USB Thumb Drive Vs. Hard Drive

Hard Drive vs USB Thumb Drive

First of all, we have to differentiate between the two different types of storage devices.

The hard drive has come a long way since its invention in 1956. The IBM 350 Disk Storage was the first commercial hard drive and it stored less than 5 MB, which sounds ridiculously low compared to today’s terabyte disks. Then consider that the 305 RAMAC was based on 50 24-inch platters spinning at 1,200 RPM!

It took almost 30 years until hard drives were standardized using the ATA and SCSI interfaces, and until they reached affordable capacities in the two-digit megabyte range. Another decade passed until 3.5” drives were available at multiple gigabyte capacities. We selected an IBM Deskstar DTTA-351010 with 10.1 GB of capacity because it is one of the few old hard drives we have that is still fully operational, and because this is a capacity you’d typically choose for convenient storage media such as DVD recordables or flash-based thumb drives today.

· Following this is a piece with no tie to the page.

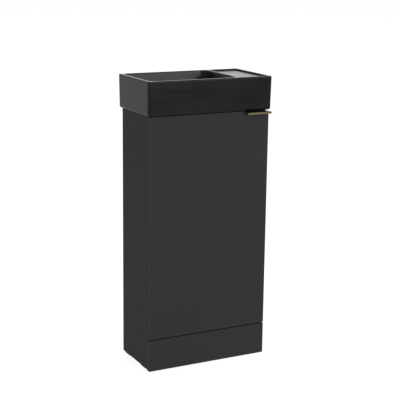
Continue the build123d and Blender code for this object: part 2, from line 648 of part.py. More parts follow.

However, hard drives still are the most controversial component in a PC, as they have increased their capacity to impressive levels without gaining in performance proportionally. We’ve had several articles that deal with hard drive characteristics in detail; they may help you understand hard drive performance better:

15 Years of Hard Drive History: Capacities Outran Performance

Understanding Hard Drive Performance: A Guide to Hard Drive Selection

Should You Care About Hybrid Hard Drives?

The Terabyte Battle

Flash Developed Much Faster

The development of flash memory has not only been quicker, but it has also been almost exponential, meaning that capacities have at least doubled every year. While flash has been used to store operating code for all sorts of devices such as the PC BIOSes and firmware for consumer devices, it has also been developed as a general-purpose storage medium for all types of applications.

While first-generation flash storage products typically offered only several megabytes of capacity and poky USB 1.1 performance, today’s flash-based USB thumb drives are often bottlenecked by the USB 2.0 interface. Capacities have increased to 64 GB. And 32 GB USB thumb drives are fairly affordable.

If flash capacities keep doubling every year, cheap flash-based storage devices will deliver more capacity than entry-level hard drives. Although capacity increases for hard drives will continue to be substantial, flash-based storage will increase in capacity more quickly. That said, reaching mainstream HDD capacity levels is way out of reach for the next few years.